Kategoria OK-N Senior – Wojciech Woda
Woda rozpoczął zmagania w Portugalii od dziewiątego czasu w sobotnich kwalifikacjach. Dwa biegi kwalifikacyjne pozwoliły mu przesunąć się na piąte pole startowe do finału, w którym po drobnych problemach finiszował na szóstej pozycji. Za to niedzielne zmagania przyniosły mu pierwsze tegoroczne podium: drugi rezultat w czasówce, druga pozycja w obu wyścigach kwalifikacyjnych, wreszcie druga pozycja w finale – taki bilans weekendu daje Wodzie pozycję wicelidera w klasyfikacji sezonu.

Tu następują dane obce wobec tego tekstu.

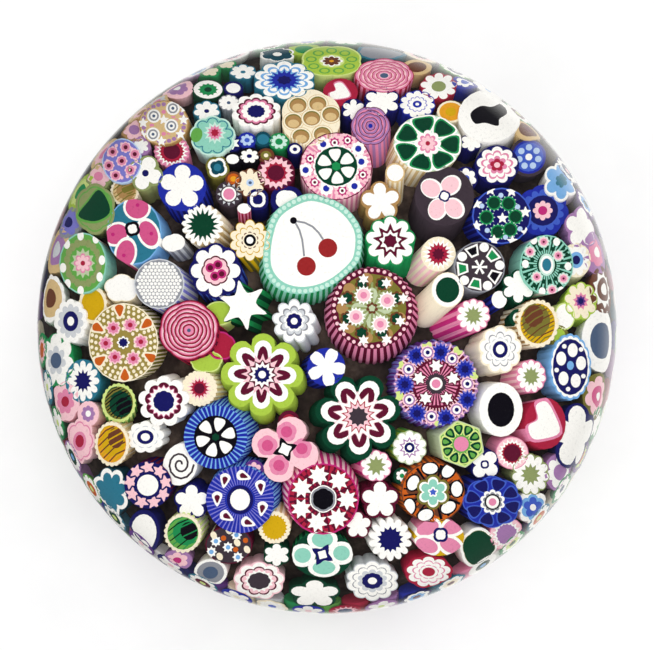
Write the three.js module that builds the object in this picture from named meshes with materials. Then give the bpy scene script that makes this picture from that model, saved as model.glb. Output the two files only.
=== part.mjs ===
// A glass paperweight of the close-packed millefiori kind, in millimetres, +Z up.
// A clear dome covers a mound of patterned glass canes. The canes stand on a domed ground,
// and a clear base layer closes the underside inside a flat foot ring, which is at Z = 0.
import * as THREE from "three";

// Driving dimensions of the dome.
const WIDEST_RADIUS = 38;
const WIDEST_HEIGHT = 21;
const TOP_HEIGHT = 54;
const FOOT_RADIUS = 24;
const FOOT_EDGE = 0.6;

// The mound: the ellipsoid that the faces of all the canes lie on.
const MOUND_RADIUS = 32;
const MOUND_HEIGHT = 41;
const MOUND_MIDDLE = 18;

// The base layer and the domed ground above it.
const BORE_RADIUS = 20.3;
const BASE_RADIUS = 20;
const BASE_UNDERSIDE = 0.8;
const BASE_HOLLOW = 0.9;
const BASE_TOP = 4.6;
const GROUND_RADIUS = 18;
const GROUND_HEIGHT = 20;
const GAP = 0.3;

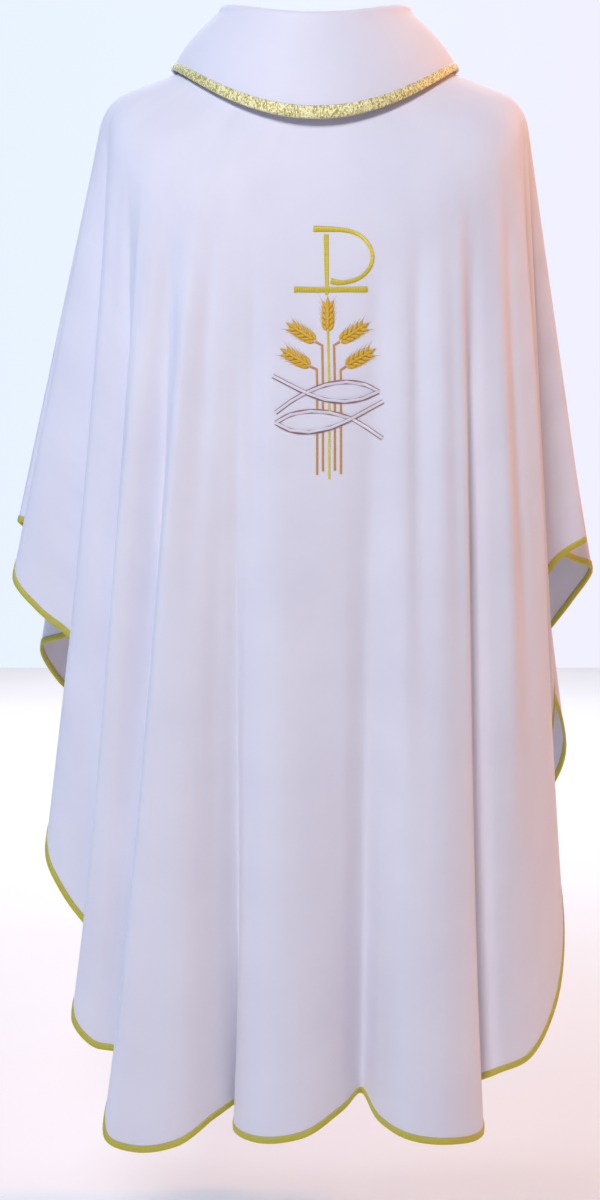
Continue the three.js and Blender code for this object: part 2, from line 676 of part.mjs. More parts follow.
const stem = toManifold(flatBody(bandShape([[-1.6, 110.6], [-0.8, 43]], 4.8, 9), THREAD));
const bar = toManifold(flatBody(bandShape([[-38, 48.8], [45, 48.8]], 5.4, 7), THREAD));
const cross = fromManifold(stem.add(bar).refineToLength(9));
addBody("monogram_cross", ontoFront(cross, STITCH_BASE), BRIGHT_GOLD);

// Wheat ear: rows of grains either side of a middle line, narrowing to the tip.
const EAR_LENGTH = 38;
const EAR_HALF_WIDTH = 8.4;
const EAR_GRAINS = 5;
function earShape() {
  const side = [];
  for (let g = 0; g < EAR_GRAINS; g += 1) {
    const from = g / EAR_GRAINS;
    const wide = EAR_HALF_WIDTH * (0.78 + 0.3 * Math.sin(Math.PI * (from * 0.9 + 0.12)));
    side.push([wide * 0.62, EAR_LENGTH * from]);
    side.push([wide * 0.9, EAR_LENGTH * (from + 0.09)]);
    side.push([wide, EAR_LENGTH * (from + 0.2)]);
  }
  const rightSide = side.map(([x, y]) => new THREE.Vector2(x, y));
  const leftSide = side.map(([x, y]) => new THREE.Vector2(-x, y)).reverse();
  const tip = [new THREE.Vector2(2.2, EAR_LENGTH * 0.96), new THREE.Vector2(0, EAR_LENGTH * 1.04),
    new THREE.Vector2(-2.2, EAR_LENGTH * 0.96)];
  return new THREE.Shape([...rightSide, ...tip, ...leftSide]);
}
const EARS = [
  ["wheat_ear_centre", 0, 1.5, 0],
  ["wheat_ear_upper_left", -13.5, -9.5, 58],
  ["wheat_ear_upper_right", 13.5, -9.5, -58],
  ["wheat_ear_lower_left", -19.5, -37.5, 60],
  ["wheat_ear_lower_right", 20.2, -37.5, -60],
];
for (const [name, x, y, lean] of EARS) {
  const flat = flatBody(earShape(), THREAD);
  flat.rotateZ(THREE.MathUtils.degToRad(lean));
  flat.translate(x, y, 0);
  addBody(name, ontoFront(flat, STITCH_BASE), WHEAT);
}

// Five stalks, each worked in three stretches that stop at the outlines of the fish.
const STALK_WIDTH = 2.4;
const STALKS = [
  ["lower_left", [[-19, -38.4], [-12.2, -41], [-11.8, -57.5]], -78, -86, -115, -160, STRAW],
  ["upper_left", [[-12.4, -11], [-6.1, -14], [-5.3, -55]], -80, -85.5, -114.5, -156, STRAW],
  ["centre", [[0.6, 0.2], [1.8, -53]], -81, -86.5, -112.5, -165, BRIGHT_GOLD],
  ["upper_right", [[12.4, -11], [7.2, -14], [8.1, -51.5]], -82, -87.5, -110, -155, STRAW],
  ["lower_right", [[19.6, -38.4], [14.6, -42], [15, -50.5]], -82, -90, -106.5, -159, STRAW],
];
for (const [name, top, middleTop, middleEnd, lowTop, lowEnd, look] of STALKS) {
  const x = top[top.length - 1][0];
  const pieces = [
    ["top", bandShape(top, STALK_WIDTH, 9)],
    ["middle", bandShape([[x, middleTop], [x, middleEnd]], STALK_WIDTH, 9)],
    ["foot", bandShape([[x, lowTop], [x, lowEnd]], STALK_WIDTH, 12)],
  ];
  for (const [part, shape] of pieces) {
    addBody(`stalk_${name}_${part}`, ontoFront(flatBody(shape, THREAD), STITCH_BASE), look);
  }
}

// Each fish is two crossing ribbons joined into one body at the nose and the tail.
const FISH_WIDTH = 3.4;
const UPPER_FISH = [
  [[58, -66.3], [42, -58.5], [21, -55.6], [-3, -59.2], [-24.4, -67.8], [-42, -78], [-58.5, -90.2]],
  [[58, -66.3], [38, -74.6], [19, -77.6], [-3, -75.4], [-24.4, -67.8], [-43, -58.6], [-61.5, -49]],
];
const LOWER_FISH = [
  [[-58.6, -101.6], [-42, -92.6], [-19, -88.6], [3, -90.2], [26.8, -97], [44, -107], [62, -118.8]],
  [[-58.6, -101.6], [-42, -109.8], [-21, -112], [3, -107.2], [26.8, -97], [44, -87.4], [63, -77.4]],
];
for (const [name, lines] of [["fish_upper", UPPER_FISH], ["fish_lower", LOWER_FISH]]) {
  const [one, two] = lines.map((line) =>
    toManifold(flatBody(ribbonShape(line, [FISH_WIDTH, FISH_WIDTH], 18), THREAD)));
  addBody(name, ontoFront(fromManifold(one.add(two).refineToLength(9)), STITCH_BASE), SILVER);
}

// Stabiliser behind the embroidery, on the inner face of the front panel.
const BACKING_HALF_WIDTH = 72;
const BACKING_TOP = 126;
const BACKING_FOOT = -174;
addBody("embroidery_backing", sheetGeometry(14, 12, (i, j, side) => {
  const x = MOTIF_X - BACKING_HALF_WIDTH + (2 * BACKING_HALF_WIDTH * i) / 14;
  const z = MOTIF_Z + BACKING_TOP + ((BACKING_FOOT - BACKING_TOP) * j) / 12;
  const [c, r] = findOnFront(x, z);
  return onGrid(front, c, r, -(CLOTH / 2 + BACKING_GAP) - (side > 0 ? 0 : BACKING_CLOTH));
}), LINING);

export default group;
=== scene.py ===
# %% [markdown]
# A gothic chasuble is a very wide cloak of thin crepe with a hole for the head. It has no
# stiffening except at the collar and the bound edge, so its whole look is the way it hangs.
# The shared frame is opened first.

# %% Open the shared frame
import bpy
import math
import numpy as np
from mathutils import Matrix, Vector
from mathutils.bvhtree import BVHTree


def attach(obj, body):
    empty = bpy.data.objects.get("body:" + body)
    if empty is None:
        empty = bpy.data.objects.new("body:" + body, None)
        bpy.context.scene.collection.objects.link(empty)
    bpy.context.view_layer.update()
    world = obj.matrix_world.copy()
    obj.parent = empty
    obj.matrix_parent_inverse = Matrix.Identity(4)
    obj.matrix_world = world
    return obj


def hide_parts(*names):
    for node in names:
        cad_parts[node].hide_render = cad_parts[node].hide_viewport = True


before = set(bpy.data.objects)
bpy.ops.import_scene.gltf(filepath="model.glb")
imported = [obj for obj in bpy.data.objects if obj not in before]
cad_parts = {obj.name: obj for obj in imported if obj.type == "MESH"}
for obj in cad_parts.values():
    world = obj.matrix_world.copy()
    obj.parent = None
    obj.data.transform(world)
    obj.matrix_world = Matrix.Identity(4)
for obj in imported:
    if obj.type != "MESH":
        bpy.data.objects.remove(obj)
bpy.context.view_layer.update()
bpy.ops.object.select_all(action="DESELECT")

# %% [markdown]
# The sizes are the sewing sizes of the garment, in metres, and the places where each fold
# reaches the hem. A fold is easiest to think of at the hem, where it is widest: it starts
# at a point on the shoulder and opens as it falls.

# %% Sizes of the garment
NECK = dict(half_width=0.122, half_depth=0.105, side=0.010, front=-0.034, back=-0.004)
SHOULDER = dict(half_width=0.248, depth=0.150, side=-0.038, front=-0.168, back=-0.124)
SQUARENESS = 0.75
SHOULDER_ROUNDING = 0.034
CHEST_ROUNDING = 0.062
FOLD_SPREAD = 0.095
LATENESS = 0.9
MIDDLE_WIDTH = 22.0
FLARE = 0.22
CLOTH = 0.0009
COLLAR_CLOTH = 0.0016
INSIDE_GAP = 0.0016
BINDING_WIDTH = 0.0062
MOTIF = Vector((0.013, 0.0, -0.317))
print("neck opening", 2 * NECK["half_width"], "m wide")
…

- Za mną bardzo pozytywny weekend. W sobotę tempo było trochę gorsze, a w mocno deszczowym finale pojawiło się trochę problemów. W połowie wyścigu zaciął się pedał gazu, nie wracał na miejsce. Popełniłem przez to parę błędów, ale i tak skończyłem na szóstym miejscu. Niedziela była dużo lepsza. Drugi czas w kwalifikacjach, drugie pole startowe do finału, w finale też drugie miejsce. Może na początku finału trochę zabrakło, za dużo było walki z zawodnikiem przede mną. Ostatecznie to był bardzo dobry weekend, fajnie jest wrócić na podium po dłuższej przerwie – skomentował Wojciech Woda.
Kolejna runda Champions of The Future Academy Program zostanie rozegrana w dniach 11-13 kwietnia w hiszpańskiej Walencji.